**INFORMATION PROVIDED**
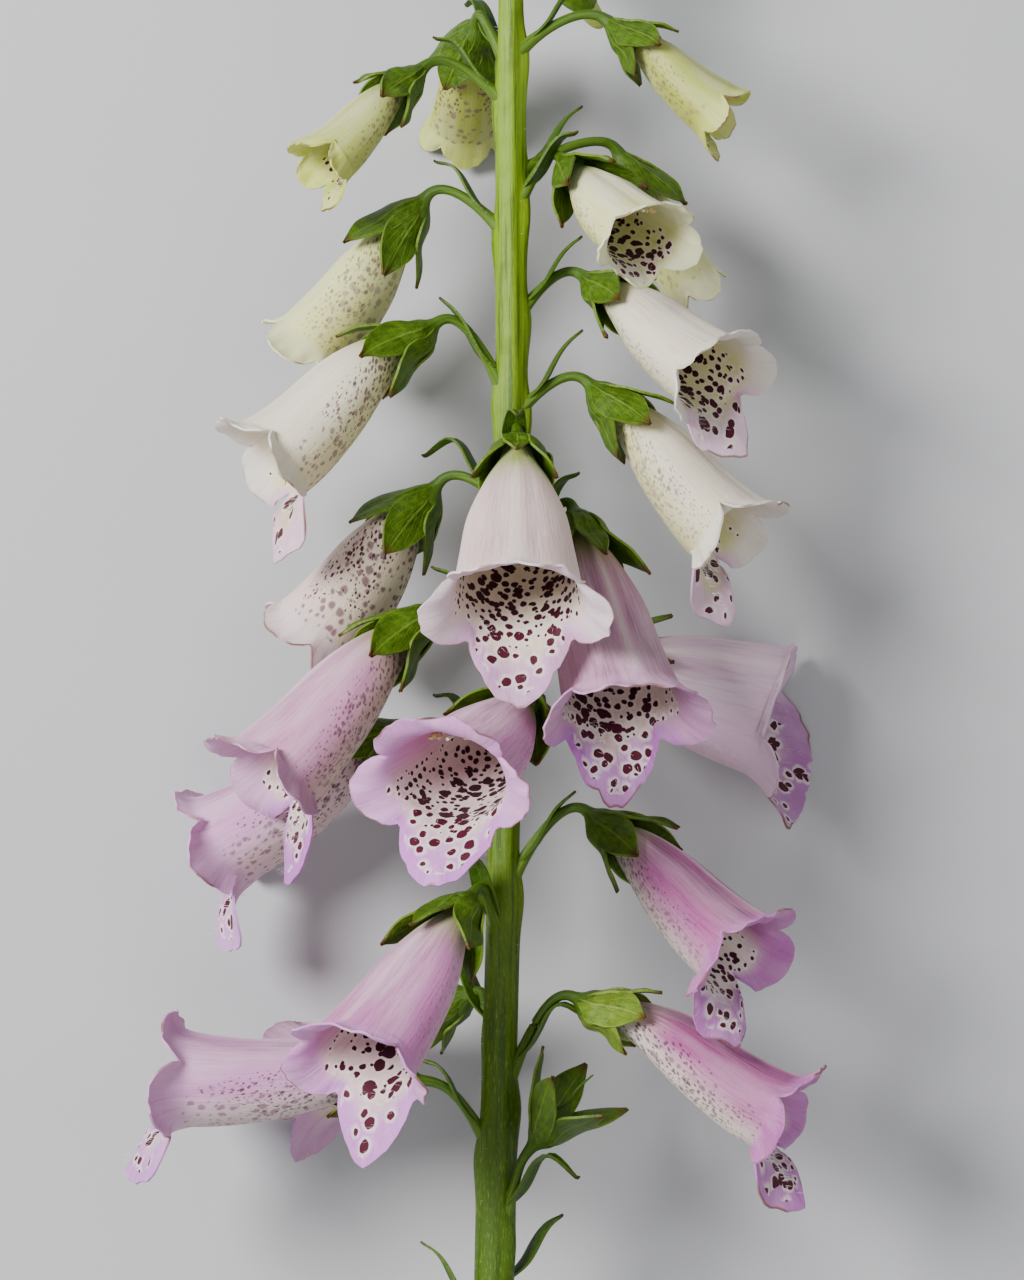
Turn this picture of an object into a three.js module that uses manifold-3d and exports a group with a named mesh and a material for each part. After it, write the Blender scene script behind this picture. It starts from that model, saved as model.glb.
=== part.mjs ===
// A cut foxglove flower spike, lying on its back on a flat surface, in millimetres and degrees.
// +Y runs up the stem to its tip, +Z is up from the surface and +X is to the stem's right, seen from above.
import * as THREE from "three";
import { mergeVertices } from "three/addons/utils/BufferGeometryUtils.js";
import Module from "manifold-3d";

const wasm = await Module();
wasm.setup();

// ---- Driving dimensions ----

const surfaceDrop = 38; // from the stem's centre line down to the surface
const boxCentre = { x: -7.6, y: 31.4 }; // the middle of the box that the spike fills, from the stem's own zero
const gap = 0.3; // between two pieces that touch
const petalThickness = 0.8;
const goldenAngle = 137.5; // between one bud and the next, round the stem

// The stem's centre line and radius, from the cut end to the tip.
const stemStations = [
  { x: -3.8, y: -152, radius: 4.1 },
  { x: -3.0, y: -120, radius: 3.8 },
  { x: -2.3, y: -88, radius: 3.5 },
  { x: -1.5, y: -48, radius: 3.2 },
  { x: -0.5, y: 0, radius: 3.05 },
  { x: 0.1, y: 48, radius: 2.9 },
  { x: 0.1, y: 108, radius: 2.7 },
  { x: 0.3, y: 150, radius: 2.1 },
  { x: 1.2, y: 185, radius: 1.4 },
  { x: 2.8, y: 214, radius: 0.7 },
];

// The open flowers, from the top of the spike down. at is the base of the bell, inside its calyx. heading
// turns the bell from straight down the stem towards +X, rise lifts its mouth off the surface and roll, where
// it is given, turns it about its own axis. flare is how far the lips curl out, droop is how many degrees the
// floor's lobe leans out, and rootY is where the flower stalk leaves the stem. Angles are in degrees.
const blooms = [
  { at: [-20, 111.6, 2], heading: -45, rise: 15, length: 31, girth: 1.05, flare: 0.25, droop: 5, rootY: 106 },
  { at: [-7, 122.4, -9], heading: -8, rise: -58, length: 38, girth: 0.85, flare: 0.1, droop: 5, rootY: 114 },
  { at: [22.4, 121, 2], heading: 50, rise: 5, length: 31, girth: 1.05, flare: 0.2, droop: 5, rootY: 116 },
  { at: [-19.4, 85.6, -4], heading: -38, rise: -12, roll: 15, length: 42, girth: 1.1, flare: 0.7, droop: 25,
    rootY: 80 },
  { at: [12.4, 93.6, 6], heading: 42, rise: 42, length: 35, girth: 1.1, flare: 0.75, droop: 20, rootY: 85 },
  { at: [23.6, 95, -8], heading: 30, rise: -15, length: 33, girth: 0.9, flare: 0.4, droop: 15, rootY: 92 },
  { at: [17.5, 70.6, 0], heading: 51, rise: 27, length: 42, girth: 1.08, flare: 1, droop: 35, rootY: 63 },
  { at: [-18, 60.4, 3], heading: -50, rise: 6, length: 50, girth: 1.02, flare: 0.95, droop: 45, rootY: 47 },
  { at: [18.6, 48.2, 1.3], heading: 43.5, rise: 6, length: 48, girth: 1.02, flare: 0.9, droop: 30, rootY: 44.5 },
  { at: [1.4, 37.6, 13], heading: 0, rise: 45, length: 54, girth: 0.97, flare: 0.95, droop: 38, rootY: 36 },
  { at: [-17.2, 28, -7], heading: -38, rise: -8, roll: 30, length: 43, girth: 1.12, flare: 0.8, droop: 20,
    rootY: 27 },
  { at: [13.4, 22.6, 6], heading: 14, rise: 33, length: 55, girth: 0.92, flare: 0.9, droop: 35, rootY: 14 },
  { at: [18, -4, -13.5], heading: 73, rise: -14, roll: 70, length: 48, girth: 1.25, flare: 0.6, droop: 2,
    rootY: -12 },
  { at: [-18, 3.6, 4], heading: -44, rise: 10, length: 55, girth: 1, flare: 1, droop: 45, rootY: -4 },
  { at: [-22.4, -19.6, -13], heading: -59, rise: -10, length: 54, girth: 1, flare: 1.2, droop: 45, rootY: -28 },
  { at: [2.6, -12, 16], heading: -46, rise: 58, length: 50, girth: 1.05, flare: 1.25, droop: 45, rootY: -20 },
  { at: [18.5, -37, 3], heading: 48, rise: 20, length: 49, girth: 0.96, flare: 1.25, droop: 45, rootY: -52 },
  { at: [-9.4, -53, 14], heading: -35, rise: 35, length: 52, girth: 0.95, flare: 1, droop: 42, rootY: -60 },
  { at: [-22, -88, 1], heading: -90, rise: -4, length: 56, girth: 0.92, flare: 1.3, droop: 60, rootY: -104 },
  { at: [16.8, -73.4, 3], heading: 60, rise: 8, length: 52, girth: 0.87, flare: 1.15, droop: 50, rootY: -94 },
  { at: [-11, -73, -8], heading: -60, rise: -33, length: 50, girth: 1, flare: 1, droop: 35, rootY: -80 },
];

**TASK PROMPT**
Quote every line of the data, word for word.

**FULL ANSWER**
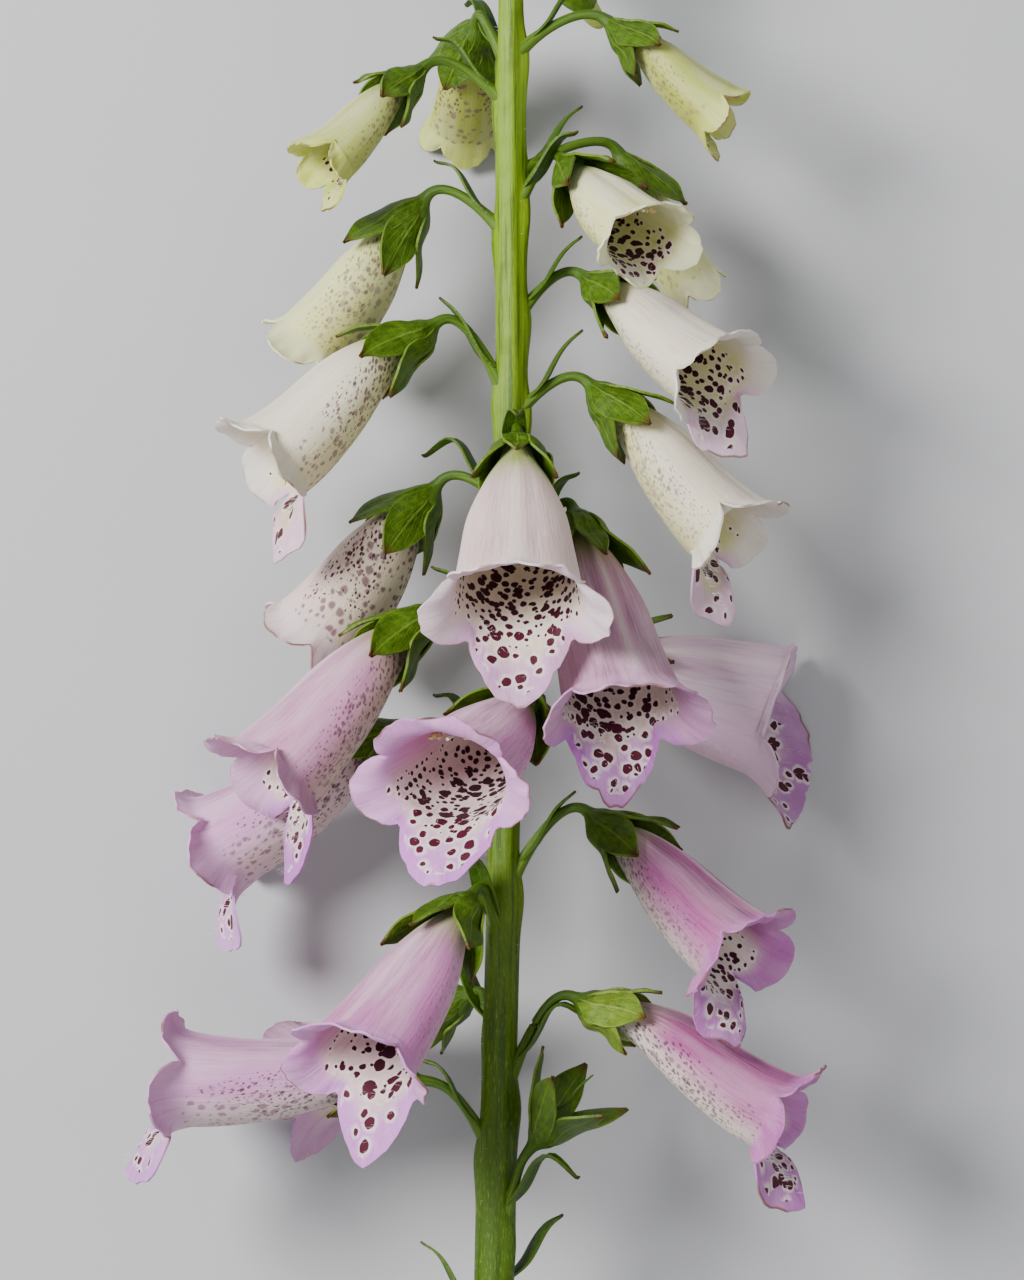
Turn this picture of an object into a three.js module that uses manifold-3d and exports a group with a named mesh and a material for each part. After it, write the Blender scene script behind this picture. It starts from that model, saved as model.glb.
=== part.mjs ===
// A cut foxglove flower spike, lying on its back on a flat surface, in millimetres and degrees.
// +Y runs up the stem to its tip, +Z is up from the surface and +X is to the stem's right, seen from above.
import * as THREE from "three";
import { mergeVertices } from "three/addons/utils/BufferGeometryUtils.js";
import Module from "manifold-3d";

const wasm = await Module();
wasm.setup();

// ---- Driving dimensions ----

const surfaceDrop = 38; // from the stem's centre line down to the surface
const boxCentre = { x: -7.6, y: 31.4 }; // the middle of the box that the spike fills, from the stem's own zero
const gap = 0.3; // between two pieces that touch
const petalThickness = 0.8;
const goldenAngle = 137.5; // between one bud and the next, round the stem

// The stem's centre line and radius, from the cut end to the tip.
const stemStations = [
  { x: -3.8, y: -152, radius: 4.1 },
  { x: -3.0, y: -120, radius: 3.8 },
  { x: -2.3, y: -88, radius: 3.5 },
  { x: -1.5, y: -48, radius: 3.2 },
  { x: -0.5, y: 0, radius: 3.05 },
  { x: 0.1, y: 48, radius: 2.9 },
  { x: 0.1, y: 108, radius: 2.7 },
  { x: 0.3, y: 150, radius: 2.1 },
  { x: 1.2, y: 185, radius: 1.4 },
  { x: 2.8, y: 214, radius: 0.7 },
];

// The open flowers, from the top of the spike down. at is the base of the bell, inside its calyx. heading
// turns the bell from straight down the stem towards +X, rise lifts its mouth off the surface and roll, where
// it is given, turns it about its own axis. flare is how far the lips curl out, droop is how many degrees the
// floor's lobe leans out, and rootY is where the flower stalk leaves the stem. Angles are in degrees.
const blooms = [
  { at: [-20, 111.6, 2], heading: -45, rise: 15, length: 31, girth: 1.05, flare: 0.25, droop: 5, rootY: 106 },
  { at: [-7, 122.4, -9], heading: -8, rise: -58, length: 38, girth: 0.85, flare: 0.1, droop: 5, rootY: 114 },
  { at: [22.4, 121, 2], heading: 50, rise: 5, length: 31, girth: 1.05, flare: 0.2, droop: 5, rootY: 116 },
  { at: [-19.4, 85.6, -4], heading: -38, rise: -12, roll: 15, length: 42, girth: 1.1, flare: 0.7, droop: 25,
    rootY: 80 },
  { at: [12.4, 93.6, 6], heading: 42, rise: 42, length: 35, girth: 1.1, flare: 0.75, droop: 20, rootY: 85 },
  { at: [23.6, 95, -8], heading: 30, rise: -15, length: 33, girth: 0.9, flare: 0.4, droop: 15, rootY: 92 },
  { at: [17.5, 70.6, 0], heading: 51, rise: 27, length: 42, girth: 1.08, flare: 1, droop: 35, rootY: 63 },
  { at: [-18, 60.4, 3], heading: -50, rise: 6, length: 50, girth: 1.02, flare: 0.95, droop: 45, rootY: 47 },
  { at: [18.6, 48.2, 1.3], heading: 43.5, rise: 6, length: 48, girth: 1.02, flare: 0.9, droop: 30, rootY: 44.5 },
  { at: [1.4, 37.6, 13], heading: 0, rise: 45, length: 54, girth: 0.97, flare: 0.95, droop: 38, rootY: 36 },
  { at: [-17.2, 28, -7], heading: -38, rise: -8, roll: 30, length: 43, girth: 1.12, flare: 0.8, droop: 20,
    rootY: 27 },
  { at: [13.4, 22.6, 6], heading: 14, rise: 33, length: 55, girth: 0.92, flare: 0.9, droop: 35, rootY: 14 },
  { at: [18, -4, -13.5], heading: 73, rise: -14, roll: 70, length: 48, girth: 1.25, flare: 0.6, droop: 2,
    rootY: -12 },
  { at: [-18, 3.6, 4], heading: -44, rise: 10, length: 55, girth: 1, flare: 1, droop: 45, rootY: -4 },
  { at: [-22.4, -19.6, -13], heading: -59, rise: -10, length: 54, girth: 1, flare: 1.2, droop: 45, rootY: -28 },
  { at: [2.6, -12, 16], heading: -46, rise: 58, length: 50, girth: 1.05, flare: 1.25, droop: 45, rootY: -20 },
  { at: [18.5, -37, 3], heading: 48, rise: 20, length: 49, girth: 0.96, flare: 1.25, droop: 45, rootY: -52 },
  { at: [-9.4, -53, 14], heading: -35, rise: 35, length: 52, girth: 0.95, flare: 1, droop: 42, rootY: -60 },
  { at: [-22, -88, 1], heading: -90, rise: -4, length: 56, girth: 0.92, flare: 1.3, droop: 60, rootY: -104 },
  { at: [16.8, -73.4, 3], heading: 60, rise: 8, length: 52, girth: 0.87, flare: 1.15, droop: 50, rootY: -94 },
  { at: [-11, -73, -8], heading: -60, rise: -33, length: 50, girth: 1, flare: 1, droop: 35, rootY: -80 },
];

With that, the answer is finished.